• [Required task]: Print exactly those lines that run from the beginning of the data to the line bearing "post(screwRadius + runGap, knobTop", inclusive.

• [Dataset excerpt]:
>> BEGIN
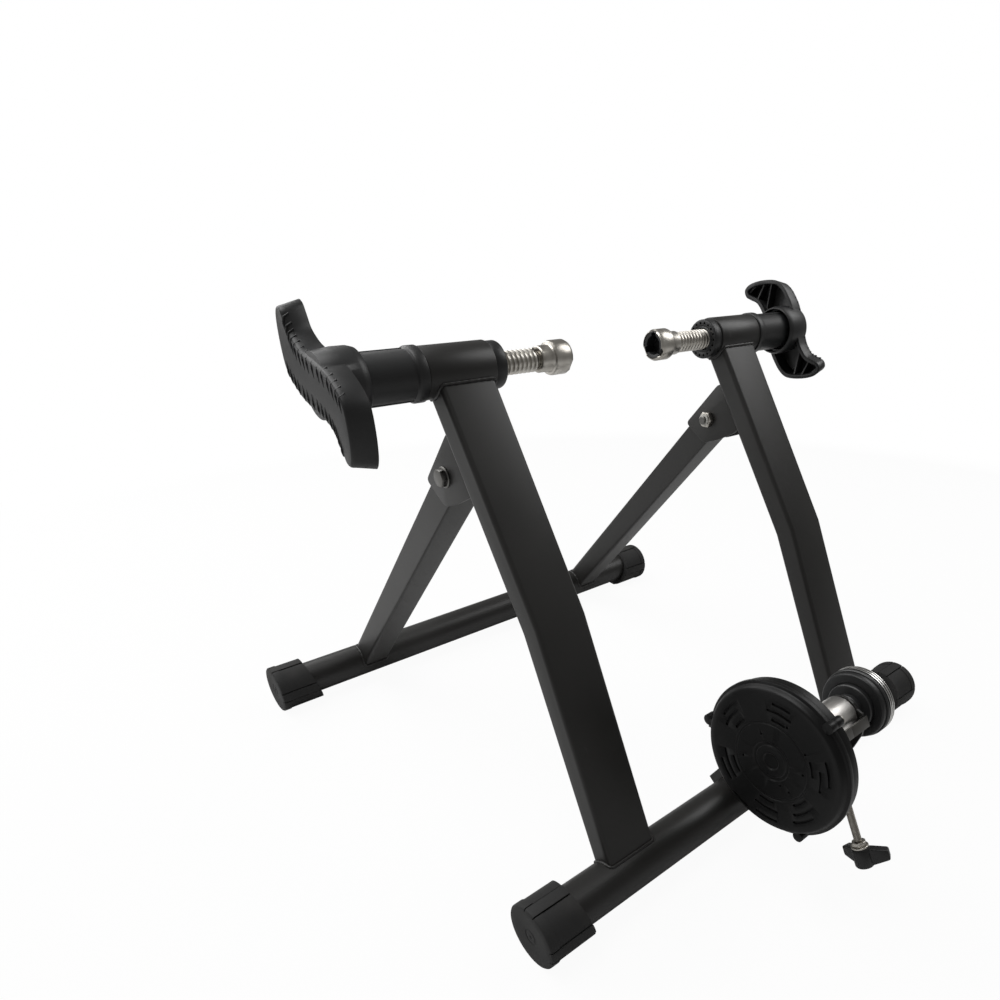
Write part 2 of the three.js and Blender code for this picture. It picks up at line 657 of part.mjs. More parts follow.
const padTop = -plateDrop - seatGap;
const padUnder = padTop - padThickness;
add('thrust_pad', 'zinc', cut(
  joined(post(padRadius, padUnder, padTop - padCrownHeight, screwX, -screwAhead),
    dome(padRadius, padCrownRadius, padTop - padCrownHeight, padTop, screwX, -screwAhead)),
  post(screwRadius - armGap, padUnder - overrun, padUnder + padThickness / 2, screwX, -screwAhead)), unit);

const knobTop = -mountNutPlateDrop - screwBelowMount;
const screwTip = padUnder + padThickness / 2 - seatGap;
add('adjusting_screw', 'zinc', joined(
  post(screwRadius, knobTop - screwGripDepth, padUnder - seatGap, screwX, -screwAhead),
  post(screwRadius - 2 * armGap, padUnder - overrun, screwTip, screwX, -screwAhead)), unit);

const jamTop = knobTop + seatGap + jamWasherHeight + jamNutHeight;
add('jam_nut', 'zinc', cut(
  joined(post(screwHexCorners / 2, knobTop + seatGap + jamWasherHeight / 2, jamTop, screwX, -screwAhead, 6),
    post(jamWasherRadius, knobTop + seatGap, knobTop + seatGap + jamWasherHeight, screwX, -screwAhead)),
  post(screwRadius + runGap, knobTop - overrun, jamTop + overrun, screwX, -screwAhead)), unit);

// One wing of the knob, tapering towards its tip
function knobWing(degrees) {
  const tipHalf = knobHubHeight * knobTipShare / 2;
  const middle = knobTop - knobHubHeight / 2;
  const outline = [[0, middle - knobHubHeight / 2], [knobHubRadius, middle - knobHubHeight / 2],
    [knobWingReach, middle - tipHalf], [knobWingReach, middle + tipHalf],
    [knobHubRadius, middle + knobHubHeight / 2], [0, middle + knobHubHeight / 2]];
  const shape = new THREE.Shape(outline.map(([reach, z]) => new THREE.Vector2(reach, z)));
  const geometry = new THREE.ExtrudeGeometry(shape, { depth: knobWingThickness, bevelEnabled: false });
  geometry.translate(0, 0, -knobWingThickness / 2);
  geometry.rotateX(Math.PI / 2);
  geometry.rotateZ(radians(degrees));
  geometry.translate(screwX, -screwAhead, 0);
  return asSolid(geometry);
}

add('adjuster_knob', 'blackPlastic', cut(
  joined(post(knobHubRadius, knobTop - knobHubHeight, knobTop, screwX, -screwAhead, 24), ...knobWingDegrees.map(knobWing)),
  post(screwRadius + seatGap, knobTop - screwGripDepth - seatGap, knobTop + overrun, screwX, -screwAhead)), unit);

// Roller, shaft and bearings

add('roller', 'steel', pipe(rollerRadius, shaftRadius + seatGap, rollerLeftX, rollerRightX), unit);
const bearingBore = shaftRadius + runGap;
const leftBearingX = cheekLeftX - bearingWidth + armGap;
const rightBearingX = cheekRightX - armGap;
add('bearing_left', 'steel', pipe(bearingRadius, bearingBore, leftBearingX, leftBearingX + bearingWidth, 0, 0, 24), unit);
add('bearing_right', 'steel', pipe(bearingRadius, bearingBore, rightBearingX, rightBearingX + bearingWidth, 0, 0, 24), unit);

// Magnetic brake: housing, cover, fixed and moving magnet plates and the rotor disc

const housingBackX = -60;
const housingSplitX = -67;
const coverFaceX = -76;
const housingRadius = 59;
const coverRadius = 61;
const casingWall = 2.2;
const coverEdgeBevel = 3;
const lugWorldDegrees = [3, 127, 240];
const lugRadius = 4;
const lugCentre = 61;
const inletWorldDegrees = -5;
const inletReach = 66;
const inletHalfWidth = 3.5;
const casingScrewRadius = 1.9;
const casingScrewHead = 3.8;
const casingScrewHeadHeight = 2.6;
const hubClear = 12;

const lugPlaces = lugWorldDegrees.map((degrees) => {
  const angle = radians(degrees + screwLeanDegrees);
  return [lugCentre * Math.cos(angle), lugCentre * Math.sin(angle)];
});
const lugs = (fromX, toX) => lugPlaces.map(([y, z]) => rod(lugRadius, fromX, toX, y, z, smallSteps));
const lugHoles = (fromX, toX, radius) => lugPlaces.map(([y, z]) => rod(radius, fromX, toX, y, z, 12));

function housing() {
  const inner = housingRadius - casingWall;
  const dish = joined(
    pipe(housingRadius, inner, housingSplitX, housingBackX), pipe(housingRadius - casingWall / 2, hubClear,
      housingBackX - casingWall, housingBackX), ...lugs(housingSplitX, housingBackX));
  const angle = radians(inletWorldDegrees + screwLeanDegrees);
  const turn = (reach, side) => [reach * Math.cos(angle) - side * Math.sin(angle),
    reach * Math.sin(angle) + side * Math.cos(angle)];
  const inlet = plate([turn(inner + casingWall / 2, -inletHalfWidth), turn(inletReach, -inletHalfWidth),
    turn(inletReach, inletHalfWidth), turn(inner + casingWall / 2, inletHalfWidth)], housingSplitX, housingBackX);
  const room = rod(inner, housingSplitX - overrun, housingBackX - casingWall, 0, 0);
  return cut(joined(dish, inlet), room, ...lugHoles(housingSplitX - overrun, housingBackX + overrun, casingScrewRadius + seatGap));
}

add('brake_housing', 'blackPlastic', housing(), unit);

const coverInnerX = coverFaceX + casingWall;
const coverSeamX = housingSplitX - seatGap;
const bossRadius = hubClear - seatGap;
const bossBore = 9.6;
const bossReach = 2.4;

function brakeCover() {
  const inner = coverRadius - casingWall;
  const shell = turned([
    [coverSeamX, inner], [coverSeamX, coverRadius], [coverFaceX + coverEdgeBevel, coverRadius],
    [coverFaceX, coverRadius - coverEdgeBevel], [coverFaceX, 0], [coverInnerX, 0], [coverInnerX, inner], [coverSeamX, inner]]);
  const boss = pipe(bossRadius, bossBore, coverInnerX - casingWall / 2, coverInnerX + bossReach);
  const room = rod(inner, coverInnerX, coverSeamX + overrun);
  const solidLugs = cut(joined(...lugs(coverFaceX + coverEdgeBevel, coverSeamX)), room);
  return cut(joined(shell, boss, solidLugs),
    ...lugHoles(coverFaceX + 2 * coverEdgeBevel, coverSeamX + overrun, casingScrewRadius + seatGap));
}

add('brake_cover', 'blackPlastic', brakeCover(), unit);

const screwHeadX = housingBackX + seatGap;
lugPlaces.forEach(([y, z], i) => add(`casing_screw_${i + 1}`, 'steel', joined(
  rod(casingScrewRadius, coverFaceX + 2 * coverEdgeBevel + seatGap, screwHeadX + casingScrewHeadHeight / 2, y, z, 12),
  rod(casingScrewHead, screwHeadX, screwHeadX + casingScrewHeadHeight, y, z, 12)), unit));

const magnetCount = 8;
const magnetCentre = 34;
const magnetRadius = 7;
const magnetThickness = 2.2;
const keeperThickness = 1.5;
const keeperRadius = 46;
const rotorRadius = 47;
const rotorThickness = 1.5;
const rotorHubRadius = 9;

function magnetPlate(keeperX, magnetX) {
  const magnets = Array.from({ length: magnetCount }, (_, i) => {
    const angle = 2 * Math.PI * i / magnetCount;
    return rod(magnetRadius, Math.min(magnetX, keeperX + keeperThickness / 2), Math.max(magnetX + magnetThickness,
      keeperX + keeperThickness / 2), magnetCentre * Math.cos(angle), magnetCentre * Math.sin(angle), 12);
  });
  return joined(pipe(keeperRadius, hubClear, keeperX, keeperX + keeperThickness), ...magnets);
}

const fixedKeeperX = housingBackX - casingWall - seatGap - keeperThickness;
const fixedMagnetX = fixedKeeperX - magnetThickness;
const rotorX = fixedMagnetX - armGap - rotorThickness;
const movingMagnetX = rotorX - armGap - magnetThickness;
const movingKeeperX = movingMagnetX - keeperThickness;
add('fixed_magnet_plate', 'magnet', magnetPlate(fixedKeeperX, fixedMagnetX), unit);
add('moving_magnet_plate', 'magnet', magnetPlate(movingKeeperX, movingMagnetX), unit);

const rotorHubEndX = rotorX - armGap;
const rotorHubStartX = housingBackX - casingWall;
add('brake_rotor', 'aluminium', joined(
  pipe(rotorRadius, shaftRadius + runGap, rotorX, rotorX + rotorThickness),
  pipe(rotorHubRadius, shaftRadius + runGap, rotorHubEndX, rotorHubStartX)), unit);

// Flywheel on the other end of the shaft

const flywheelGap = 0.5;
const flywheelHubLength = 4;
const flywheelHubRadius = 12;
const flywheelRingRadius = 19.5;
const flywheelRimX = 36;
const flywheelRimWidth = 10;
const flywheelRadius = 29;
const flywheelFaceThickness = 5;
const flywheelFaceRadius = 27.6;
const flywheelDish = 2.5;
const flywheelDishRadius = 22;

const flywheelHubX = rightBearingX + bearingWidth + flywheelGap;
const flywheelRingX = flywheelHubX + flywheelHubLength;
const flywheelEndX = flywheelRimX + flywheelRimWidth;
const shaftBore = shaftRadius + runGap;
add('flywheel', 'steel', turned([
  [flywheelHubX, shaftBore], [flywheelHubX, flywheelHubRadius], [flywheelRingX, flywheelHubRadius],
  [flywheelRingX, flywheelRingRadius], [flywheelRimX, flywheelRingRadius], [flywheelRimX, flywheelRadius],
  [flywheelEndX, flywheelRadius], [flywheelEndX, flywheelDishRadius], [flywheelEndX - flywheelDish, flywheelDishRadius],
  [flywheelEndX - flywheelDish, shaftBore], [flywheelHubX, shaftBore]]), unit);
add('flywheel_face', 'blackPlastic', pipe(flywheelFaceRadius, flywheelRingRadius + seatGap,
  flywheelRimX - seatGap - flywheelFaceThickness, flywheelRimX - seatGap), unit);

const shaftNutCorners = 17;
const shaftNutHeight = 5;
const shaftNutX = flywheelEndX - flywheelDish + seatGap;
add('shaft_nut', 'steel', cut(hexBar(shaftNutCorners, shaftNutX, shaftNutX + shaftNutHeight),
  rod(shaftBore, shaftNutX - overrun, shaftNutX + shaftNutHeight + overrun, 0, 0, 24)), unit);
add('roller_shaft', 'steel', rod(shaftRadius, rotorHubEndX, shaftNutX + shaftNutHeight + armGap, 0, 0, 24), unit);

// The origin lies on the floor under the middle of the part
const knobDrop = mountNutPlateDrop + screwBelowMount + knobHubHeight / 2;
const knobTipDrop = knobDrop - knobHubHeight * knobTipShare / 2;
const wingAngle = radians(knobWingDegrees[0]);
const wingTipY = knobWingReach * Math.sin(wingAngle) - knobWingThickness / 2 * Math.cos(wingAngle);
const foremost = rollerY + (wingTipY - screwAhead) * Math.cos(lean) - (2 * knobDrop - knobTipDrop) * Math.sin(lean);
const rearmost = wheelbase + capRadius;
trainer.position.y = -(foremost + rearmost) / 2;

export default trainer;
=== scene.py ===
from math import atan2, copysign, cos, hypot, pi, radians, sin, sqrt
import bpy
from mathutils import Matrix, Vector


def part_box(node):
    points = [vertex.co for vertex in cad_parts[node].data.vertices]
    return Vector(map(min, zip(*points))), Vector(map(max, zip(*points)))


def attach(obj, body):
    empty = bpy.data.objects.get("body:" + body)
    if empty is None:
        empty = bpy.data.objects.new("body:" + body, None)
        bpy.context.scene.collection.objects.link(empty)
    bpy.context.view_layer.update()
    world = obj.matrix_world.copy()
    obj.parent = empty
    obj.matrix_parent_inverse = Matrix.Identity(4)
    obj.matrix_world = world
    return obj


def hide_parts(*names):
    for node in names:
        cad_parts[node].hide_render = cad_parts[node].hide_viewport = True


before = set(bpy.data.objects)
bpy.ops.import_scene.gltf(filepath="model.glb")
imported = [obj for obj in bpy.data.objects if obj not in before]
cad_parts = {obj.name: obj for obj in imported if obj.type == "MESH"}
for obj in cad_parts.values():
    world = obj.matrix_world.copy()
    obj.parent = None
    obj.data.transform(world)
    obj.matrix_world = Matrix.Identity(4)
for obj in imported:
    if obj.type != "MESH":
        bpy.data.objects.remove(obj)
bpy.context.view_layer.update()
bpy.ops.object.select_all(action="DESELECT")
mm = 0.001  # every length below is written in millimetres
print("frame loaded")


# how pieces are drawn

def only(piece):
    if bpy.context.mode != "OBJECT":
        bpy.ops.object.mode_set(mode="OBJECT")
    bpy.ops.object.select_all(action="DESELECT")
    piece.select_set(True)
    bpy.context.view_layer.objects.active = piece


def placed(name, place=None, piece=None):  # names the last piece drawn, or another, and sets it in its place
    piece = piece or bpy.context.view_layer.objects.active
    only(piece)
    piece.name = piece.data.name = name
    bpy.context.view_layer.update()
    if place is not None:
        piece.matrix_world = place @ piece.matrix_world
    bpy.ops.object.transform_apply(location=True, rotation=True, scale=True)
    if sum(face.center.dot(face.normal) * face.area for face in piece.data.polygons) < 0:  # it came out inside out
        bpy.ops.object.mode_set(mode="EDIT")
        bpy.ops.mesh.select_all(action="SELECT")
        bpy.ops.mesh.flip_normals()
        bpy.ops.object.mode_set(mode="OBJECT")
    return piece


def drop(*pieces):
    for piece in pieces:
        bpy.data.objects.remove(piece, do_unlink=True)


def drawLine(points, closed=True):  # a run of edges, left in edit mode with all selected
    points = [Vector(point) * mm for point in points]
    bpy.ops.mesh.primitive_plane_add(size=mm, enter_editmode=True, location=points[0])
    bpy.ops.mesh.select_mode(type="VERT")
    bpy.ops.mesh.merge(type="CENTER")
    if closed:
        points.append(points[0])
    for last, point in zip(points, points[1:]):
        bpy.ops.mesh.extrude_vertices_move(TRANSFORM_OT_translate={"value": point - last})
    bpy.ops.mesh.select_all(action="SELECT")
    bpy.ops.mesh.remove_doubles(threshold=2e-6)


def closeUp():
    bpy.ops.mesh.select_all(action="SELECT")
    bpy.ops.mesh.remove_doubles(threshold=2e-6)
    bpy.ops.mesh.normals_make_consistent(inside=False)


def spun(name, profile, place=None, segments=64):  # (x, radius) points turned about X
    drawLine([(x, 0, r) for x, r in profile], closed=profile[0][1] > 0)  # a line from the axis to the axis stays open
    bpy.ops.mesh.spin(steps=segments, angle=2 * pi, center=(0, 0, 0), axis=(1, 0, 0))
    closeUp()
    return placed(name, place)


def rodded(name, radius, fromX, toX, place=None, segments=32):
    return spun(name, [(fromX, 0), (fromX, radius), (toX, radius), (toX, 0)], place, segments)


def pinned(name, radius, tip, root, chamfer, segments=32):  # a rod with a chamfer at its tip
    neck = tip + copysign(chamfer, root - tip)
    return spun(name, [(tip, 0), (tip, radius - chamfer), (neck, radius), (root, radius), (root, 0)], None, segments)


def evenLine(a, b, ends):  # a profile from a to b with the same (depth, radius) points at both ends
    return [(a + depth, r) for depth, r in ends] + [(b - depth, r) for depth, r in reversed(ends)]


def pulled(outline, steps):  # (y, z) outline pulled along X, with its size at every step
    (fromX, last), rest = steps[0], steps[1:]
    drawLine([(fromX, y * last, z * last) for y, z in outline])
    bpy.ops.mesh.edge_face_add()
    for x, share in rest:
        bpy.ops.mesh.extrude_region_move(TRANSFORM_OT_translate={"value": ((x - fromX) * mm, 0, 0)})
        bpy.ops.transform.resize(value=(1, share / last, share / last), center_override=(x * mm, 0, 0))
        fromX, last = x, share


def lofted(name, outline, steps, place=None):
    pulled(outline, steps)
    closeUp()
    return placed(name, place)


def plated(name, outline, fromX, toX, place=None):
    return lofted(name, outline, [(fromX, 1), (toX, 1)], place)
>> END
• [Full solution]:
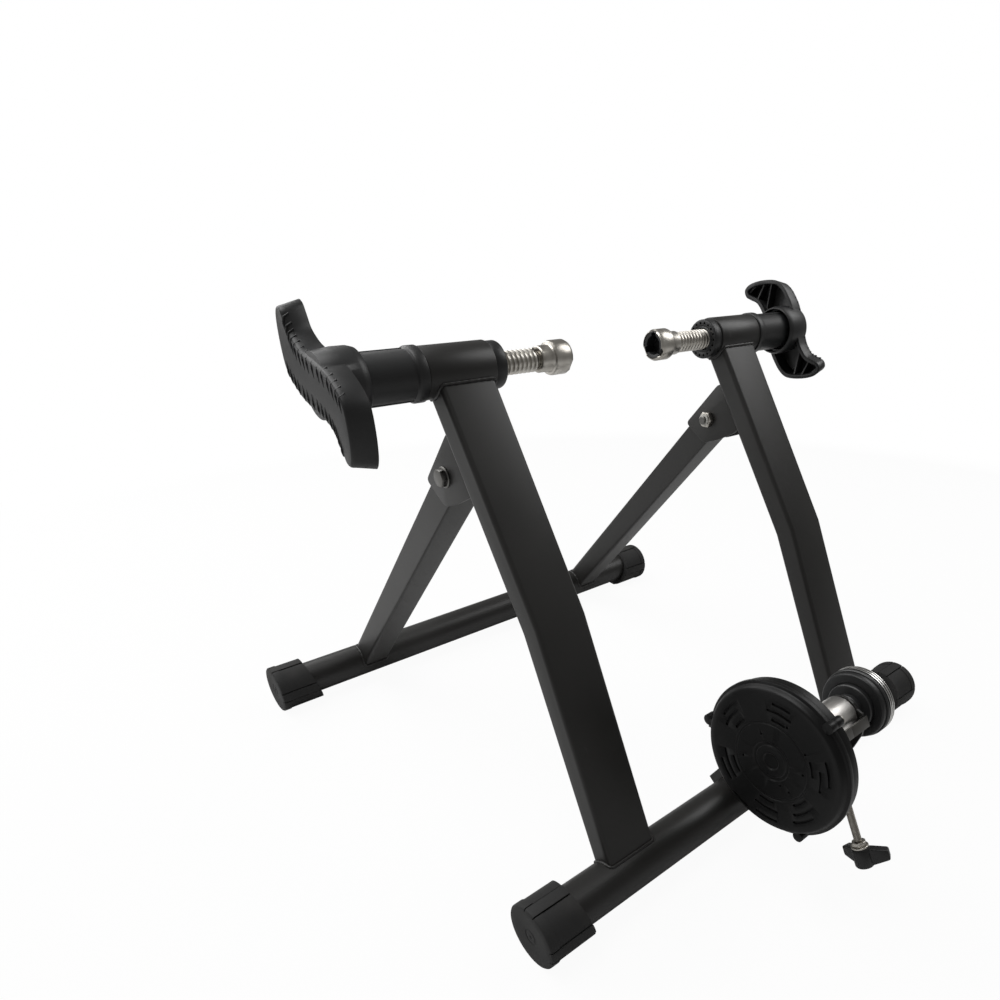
Write part 2 of the three.js and Blender code for this picture. It picks up at line 657 of part.mjs. More parts follow.
const padTop = -plateDrop - seatGap;
const padUnder = padTop - padThickness;
add('thrust_pad', 'zinc', cut(
  joined(post(padRadius, padUnder, padTop - padCrownHeight, screwX, -screwAhead),
    dome(padRadius, padCrownRadius, padTop - padCrownHeight, padTop, screwX, -screwAhead)),
  post(screwRadius - armGap, padUnder - overrun, padUnder + padThickness / 2, screwX, -screwAhead)), unit);

const knobTop = -mountNutPlateDrop - screwBelowMount;
const screwTip = padUnder + padThickness / 2 - seatGap;
add('adjusting_screw', 'zinc', joined(
  post(screwRadius, knobTop - screwGripDepth, padUnder - seatGap, screwX, -screwAhead),
  post(screwRadius - 2 * armGap, padUnder - overrun, screwTip, screwX, -screwAhead)), unit);

const jamTop = knobTop + seatGap + jamWasherHeight + jamNutHeight;
add('jam_nut', 'zinc', cut(
  joined(post(screwHexCorners / 2, knobTop + seatGap + jamWasherHeight / 2, jamTop, screwX, -screwAhead, 6),
    post(jamWasherRadius, knobTop + seatGap, knobTop + seatGap + jamWasherHeight, screwX, -screwAhead)),
  post(screwRadius + runGap, knobTop - overrun, jamTop + overrun, screwX, -screwAhead)), unit);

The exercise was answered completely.